A recente aprovação pelo Senado italiano da conversão em lei do decreto nº 36/2025 trouxe mudanças drásticas na obtenção da cidadania italiana por descendência (ius sanguinis).
A lei impõe restrições significativas, consideradas por muitos juristas como claramente inconstitucionais. Mas como exatamente cidadãos e entidades podem contestar essa lei? Conheça os caminhos possíveis e especialmente uma via rara, porém poderosa: o recurso direto via presidentes das regiões italianas.
As Duas Formas de Contestação
Existem dois caminhos principais para levar a questão à Corte Constitucional italiana:
1. Via Incidental (Comum e acessível a todos os cidadãos)
Este método é o mais acessível e frequentemente usado. Funciona da seguinte forma:
- O cidadão prejudicado ajuíza uma ação judicial comum (administrativa ou civil) contra a negativa do reconhecimento de cidadania baseada nessa nova lei.
- Durante o julgamento, se o juiz italiano considerar procedente a questão de constitucionalidade apresentada, ele mesmo poderá remeter o caso diretamente à Corte Constitucional.
- Este é um caminho amplamente utilizado, mas pode levar alguns anos, dependendo da carga judicial.
2. Recurso Direto na Corte Constitucional (Raro e Restrito)
Este recurso, conhecido como “ricorso diretto in via principale”, é extremamente restrito, sendo uma prerrogativa exclusiva de autoridades institucionais, principalmente dos presidentes das regiões italianas.
Esses presidentes regionais (ou governadores) têm legitimidade ativa para contestar diretamente leis nacionais, desde que demonstrem que a nova legislação invade competências regionais ou causa dano direto aos interesses de sua região.
Quais Regiões Poderiam Agir Diretamente?
Entre as 20 regiões italianas, algumas se destacam pela forte conexão com comunidades de emigrantes e descendentes italianos no exterior. Essas regiões têm interesse legítimo em contestar diretamente a lei devido ao impacto em áreas como turismo de retorno, relações econômicas, culturais e históricas com as comunidades italianas no mundo.
Entre as regiões com maior probabilidade de ação direta estão:
- Vêneto e Friuli-Venezia Giulia (governadas pela Lega).
- Sicília e Calábria (governadas por Forza Italia).
- Campânia (governada pelo Partido Democrático).
A probabilidade dessas regiões atuarem diretamente contra a lei depende também do contexto político. Governos regionais ligados diretamente à coalizão nacional (como Fratelli d’Italia, partido da atual primeira-ministra Giorgia Meloni) podem enfrentar resistência política interna.

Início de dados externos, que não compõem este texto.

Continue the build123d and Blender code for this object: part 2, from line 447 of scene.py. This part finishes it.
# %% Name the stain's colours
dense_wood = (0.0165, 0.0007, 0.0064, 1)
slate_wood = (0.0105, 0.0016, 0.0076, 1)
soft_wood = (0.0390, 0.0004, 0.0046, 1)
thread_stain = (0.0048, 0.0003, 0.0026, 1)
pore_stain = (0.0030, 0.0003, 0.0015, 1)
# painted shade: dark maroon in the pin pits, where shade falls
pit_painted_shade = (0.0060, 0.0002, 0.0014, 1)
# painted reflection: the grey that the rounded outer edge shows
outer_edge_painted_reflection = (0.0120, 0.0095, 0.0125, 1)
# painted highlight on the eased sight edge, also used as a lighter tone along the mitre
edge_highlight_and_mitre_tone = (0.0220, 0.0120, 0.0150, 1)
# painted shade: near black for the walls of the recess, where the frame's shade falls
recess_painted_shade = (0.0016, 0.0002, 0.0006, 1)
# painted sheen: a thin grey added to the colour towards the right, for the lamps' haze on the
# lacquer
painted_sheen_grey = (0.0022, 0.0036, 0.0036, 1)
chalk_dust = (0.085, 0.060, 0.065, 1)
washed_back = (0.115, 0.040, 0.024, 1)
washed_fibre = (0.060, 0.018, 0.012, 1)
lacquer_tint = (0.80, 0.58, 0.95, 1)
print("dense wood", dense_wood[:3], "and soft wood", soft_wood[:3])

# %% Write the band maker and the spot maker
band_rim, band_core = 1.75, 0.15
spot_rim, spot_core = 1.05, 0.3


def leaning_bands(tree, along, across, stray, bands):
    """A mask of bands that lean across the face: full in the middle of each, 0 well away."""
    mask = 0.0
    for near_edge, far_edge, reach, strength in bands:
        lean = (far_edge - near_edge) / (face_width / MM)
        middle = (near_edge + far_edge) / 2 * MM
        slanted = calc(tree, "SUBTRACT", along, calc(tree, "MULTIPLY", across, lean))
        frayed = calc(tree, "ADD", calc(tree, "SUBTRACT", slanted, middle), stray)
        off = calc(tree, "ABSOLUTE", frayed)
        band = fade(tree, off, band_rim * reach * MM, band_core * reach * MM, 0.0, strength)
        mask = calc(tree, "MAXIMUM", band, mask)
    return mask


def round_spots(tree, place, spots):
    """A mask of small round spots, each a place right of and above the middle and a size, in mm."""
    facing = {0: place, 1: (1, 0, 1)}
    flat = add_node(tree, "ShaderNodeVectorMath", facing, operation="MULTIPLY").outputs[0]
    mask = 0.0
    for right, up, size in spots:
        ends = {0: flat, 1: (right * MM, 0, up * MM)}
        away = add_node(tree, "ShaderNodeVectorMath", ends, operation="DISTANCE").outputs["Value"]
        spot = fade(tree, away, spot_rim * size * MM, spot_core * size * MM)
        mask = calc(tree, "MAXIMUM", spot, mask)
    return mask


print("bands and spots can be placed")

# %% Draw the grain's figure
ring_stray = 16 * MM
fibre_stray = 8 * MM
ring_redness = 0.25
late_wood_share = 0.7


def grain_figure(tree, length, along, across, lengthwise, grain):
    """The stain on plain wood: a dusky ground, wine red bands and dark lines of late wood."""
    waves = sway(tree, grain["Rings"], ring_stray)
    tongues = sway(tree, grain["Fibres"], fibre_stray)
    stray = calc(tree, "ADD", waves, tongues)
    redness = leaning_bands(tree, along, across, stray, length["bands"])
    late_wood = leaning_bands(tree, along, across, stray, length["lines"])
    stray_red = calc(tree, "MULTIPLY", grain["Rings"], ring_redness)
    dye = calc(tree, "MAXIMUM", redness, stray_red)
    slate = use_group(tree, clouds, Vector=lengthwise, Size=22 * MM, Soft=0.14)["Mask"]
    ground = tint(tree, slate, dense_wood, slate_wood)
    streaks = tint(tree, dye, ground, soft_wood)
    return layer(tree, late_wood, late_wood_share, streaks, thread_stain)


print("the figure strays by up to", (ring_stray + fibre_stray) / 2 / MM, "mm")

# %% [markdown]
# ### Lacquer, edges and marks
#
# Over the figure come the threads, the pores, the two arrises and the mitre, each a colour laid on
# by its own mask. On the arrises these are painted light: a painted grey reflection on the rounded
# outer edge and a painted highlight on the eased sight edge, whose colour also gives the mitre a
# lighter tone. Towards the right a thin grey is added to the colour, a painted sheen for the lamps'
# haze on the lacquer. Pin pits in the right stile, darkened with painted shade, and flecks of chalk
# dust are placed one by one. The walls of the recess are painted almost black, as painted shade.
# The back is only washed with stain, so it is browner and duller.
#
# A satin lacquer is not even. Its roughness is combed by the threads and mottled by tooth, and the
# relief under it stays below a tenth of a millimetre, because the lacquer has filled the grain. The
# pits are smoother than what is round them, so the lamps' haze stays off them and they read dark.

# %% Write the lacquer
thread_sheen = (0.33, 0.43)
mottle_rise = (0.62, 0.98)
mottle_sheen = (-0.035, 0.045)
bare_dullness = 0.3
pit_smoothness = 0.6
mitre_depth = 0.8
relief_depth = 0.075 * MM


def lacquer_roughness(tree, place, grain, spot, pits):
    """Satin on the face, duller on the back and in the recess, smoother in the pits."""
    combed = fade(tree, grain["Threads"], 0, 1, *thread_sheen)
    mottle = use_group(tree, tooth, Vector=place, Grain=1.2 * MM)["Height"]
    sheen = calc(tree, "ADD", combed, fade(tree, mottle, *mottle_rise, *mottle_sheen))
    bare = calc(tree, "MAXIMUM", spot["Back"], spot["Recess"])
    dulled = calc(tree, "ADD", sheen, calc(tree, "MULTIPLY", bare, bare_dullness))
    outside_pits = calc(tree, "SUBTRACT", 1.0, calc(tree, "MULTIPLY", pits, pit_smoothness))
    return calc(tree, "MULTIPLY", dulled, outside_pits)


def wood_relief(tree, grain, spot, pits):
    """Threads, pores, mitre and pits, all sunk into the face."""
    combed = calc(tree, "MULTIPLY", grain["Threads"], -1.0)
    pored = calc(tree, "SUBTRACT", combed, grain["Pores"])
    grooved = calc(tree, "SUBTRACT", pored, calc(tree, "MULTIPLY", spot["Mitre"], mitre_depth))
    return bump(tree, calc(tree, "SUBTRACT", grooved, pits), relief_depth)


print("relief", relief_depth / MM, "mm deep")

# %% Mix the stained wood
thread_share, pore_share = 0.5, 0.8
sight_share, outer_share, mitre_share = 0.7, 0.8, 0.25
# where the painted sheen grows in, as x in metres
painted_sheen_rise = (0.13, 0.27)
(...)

Por outro lado, regiões governadas por partidos da oposição ou independentes tendem a ter mais liberdade política para agir diretamente.
Importância do Recurso Direto
O recurso direto das regiões é significativo porque:
- Permite levar rapidamente a questão constitucional à Corte, acelerando uma possível revogação da lei.
- Representa um forte posicionamento político e jurídico, chamando atenção nacional e internacional para a questão.
Conclusão: Mobilização e Estratégia
Embora o caminho judicial indireto (via incidental) permaneça acessível a todos, uma mobilização política e popular para sensibilizar presidentes regionais pode ser fundamental para uma rápida revisão constitucional dessa lei.
Considerando o profundo impacto dessa legislação sobre milhões de descendentes de italianos pelo mundo, uma ação direta de uma região italiana pode tornar-se um divisor de águas nessa discussão, abrindo uma frente decisiva para garantir a manutenção dos direitos históricos ligados à cidadania italiana.